Whether and to what extent bias in the system concretely affects people ultimately depends on what the system is used for. As such, the first place developers can work to mitigate bias is when deciding how ML fits in their system, e.g., by deciding what optimization objective it will use.

For example, let’s go back to one of the first highly-publicized cases of a Machine Learning system used in production for algorithmic content recommendation. From 2006 to 2009, Netflix ran the Netflix Prize, a competition with a 1M\$ cash prize challenging teams around the world to develop ML systems to accurately predict a user’s rating for a new movie based on their past ratings. The winning submission improved the RMSE (Root-mean-square-error) of predictions on unseen user-movie pairs by over 10% over Netflix’s own CineMatch algorithm, meaning it got much better at predicting how users would rate a new movie based on their history. This approach opened the door for much of modern algorithmic content recommendation by bringing the role of ML in modeling user preferences in recommender systems to public awareness.

So what does this have to do with bias? Doesn’t showing people content that they’re likely to enjoy sound like a good service from a content platform? Well, it turns out that showing people more examples of what they’ve liked in the past ends up reducing the diversity of the media they consume. Not only does it lead users to be less satisfied in the long term, but it also means that any biases or stereotypes captured by the initial models — such as when modeling the preferences of Black American users or dynamics that systematically disadvantage some artists — are likely to be reinforced if the model is further trained on ongoing ML-mediated user interactions. This reflects two of the types of bias-related concerns we’ve mentioned above: the training objective acts as a risk factor for bias-related harms as it makes pre-existing biases much more likely to show up in predictions, and the task framing has the effect of locking in and exacerbating past biases.

A promising bias mitigation strategy at this stage has been to reframe the task to explicitly model both engagement and diversity when applying ML to algorithmic content recommendation. Users are likely to get more long-term satisfaction and the risk of exacerbating biases as outlined above is reduced!

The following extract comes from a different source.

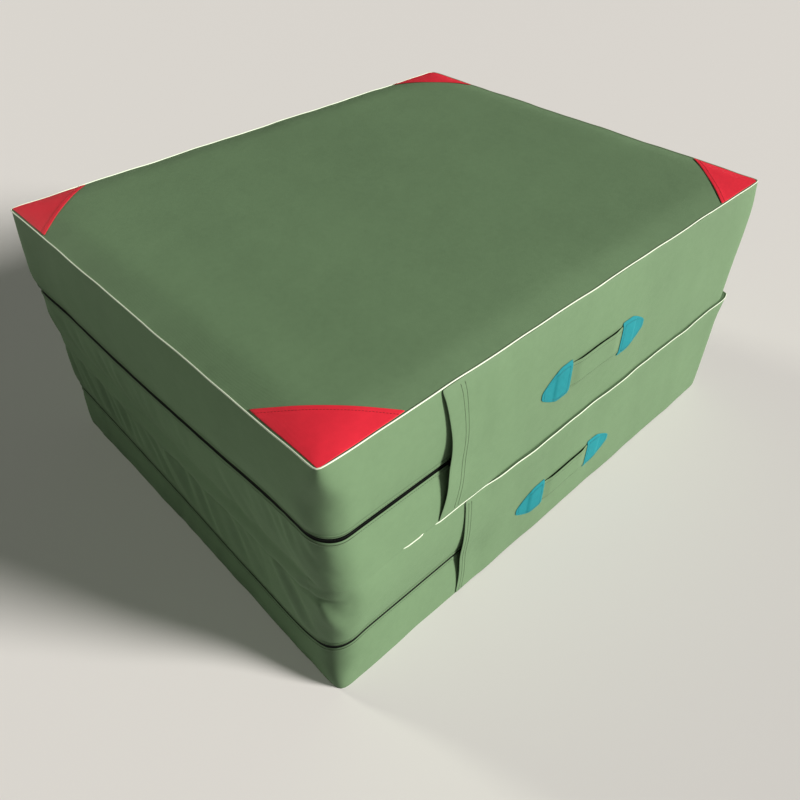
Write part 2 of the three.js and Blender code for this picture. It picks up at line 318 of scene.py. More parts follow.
def cloth_material(name, color, roughness=0.65, threads=900, mottle=0.10, crumple=0.5, specular=0.15):
    """Coated canvas: a fine weave, soft creases, and colour that fades a little in places."""
    material, tree, shader = node_material(name)
    place = add_node(tree, "ShaderNodeTexCoord").outputs["Object"]
    broad = noise(tree, place, 2.3, 4.0, 0.55)
    fine = noise(tree, place, 60.0, 4.0, 0.6)
    mixed = maths(tree, "ADD", maths(tree, "MULTIPLY", broad, 0.7), maths(tree, "MULTIPLY", fine, 0.3))
    dark, light = shaded(color, 1 - mottle), shaded(color, 1 + mottle)
    tint = ramp(tree, mixed, [(0.30, dark), (0.5, color), (0.72, light)])
    tree.links.new(tint, shader.inputs["Base Color"])
    rough = maths(tree, "ADD", maths(tree, "MULTIPLY", noise(tree, place, 14.0), 0.16), roughness - 0.08)
    tree.links.new(rough, shader.inputs["Roughness"])
    shader.inputs["Specular IOR Level"].default_value = specular
    thread_bump = add_node(tree, "ShaderNodeBump", {"Strength": 0.18, "Distance": 0.0004})
    tree.links.new(weave(tree, place, threads), thread_bump.inputs["Height"])
    crease_bump = add_node(tree, "ShaderNodeBump", {"Strength": crumple, "Distance": 0.004})
    tree.links.new(noise(tree, place, 9.0, 3.0, 0.5), crease_bump.inputs["Height"])
    tree.links.new(thread_bump.outputs["Normal"], crease_bump.inputs["Normal"])
    tree.links.new(crease_bump.outputs["Normal"], shader.inputs["Normal"])
    return material


def plain_material(name, color, roughness, metallic=0.0, grain=180.0, bump=0.15, mottle=0.08, specular=0.4):
    """Plastic, metal, thread or foam: slight colour change and a fine grain."""
    material, tree, shader = node_material(name)
    place = add_node(tree, "ShaderNodeTexCoord").outputs["Object"]
    dark, light = shaded(color, 1 - mottle), shaded(color, 1 + mottle)
    tint = ramp(tree, noise(tree, place, 18.0), [(0.3, dark), (0.7, light)])
    tree.links.new(tint, shader.inputs["Base Color"])
    rough = maths(tree, "ADD", maths(tree, "MULTIPLY", noise(tree, place, 40.0), 0.2), roughness - 0.1)
    tree.links.new(rough, shader.inputs["Roughness"])
    shader.inputs["Metallic"].default_value = metallic
    shader.inputs["Specular IOR Level"].default_value = specular
    bumps = add_node(tree, "ShaderNodeBump", {"Strength": bump, "Distance": 0.0006})
    tree.links.new(noise(tree, place, grain, 4.0, 0.6), bumps.inputs["Height"])
    tree.links.new(bumps.outputs["Normal"], shader.inputs["Normal"])
    return material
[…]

This example serves to illustrate that the impact of machine biases in an ML-supported product depends not just on where we decide to leverage ML, but also on how ML techniques are integrated into the broader technical system, and with what objective. When first investigating how ML can fit into a product or a use case you are interested in, we first recommend looking for the failure modes of the system through the lens of bias before even diving into the available models or datasets - which behaviors of existing systems in the space will be particularly harmful or more likely to occur if bias is exacerbated by ML predictions?

We built a tool to take users through these questions in another case of algorithmic content management: hate speech detection in automatic content moderation. We found for example that looking through news and scientific articles that didn’t particularly focus on the ML part of the technology was already a great way to get a sense of where bias is already at play. Definitely go have a look for an example of how the models and datasets fit with the deployment context and how they can relate to known bias-related harms!

ACM Task Exploration tool by Angie, Amandalynne, and Yacine

There are as many ways for the ML task definition and deployment to affect the risk of bias-related harms as there are applications for ML systems. As in the examples above, some common steps that may help decide whether and how to apply ML in a way that minimizes bias-related risk include:

• Investigate:
• Reports of bias in the field pre-ML
• At-risk demographic categories for your specific use case
• Examine:
• The impact of your optimization objective on reinforcing biases
• Alternative objectives that favor diversity and positive long-term impacts

### I am curating/picking a dataset for my ML system, how can I address bias?

While training datasets are not the sole source of bias in the ML development cycle, they do play a significant role. Does your dataset disproportionately associate biographies of women with life events but those of men with achievements? Those stereotypes are probably going to show up in your full ML system! Does your voice recognition dataset only feature specific accents? Not a good sign for the inclusivity of technology you build with it in terms of disparate performance! Whether you’re curating a dataset for ML applications or selecting a dataset to train an ML model, finding out, mitigating, and communicating to what extent the data exhibits these phenomena are all necessary steps to reducing bias-related risks.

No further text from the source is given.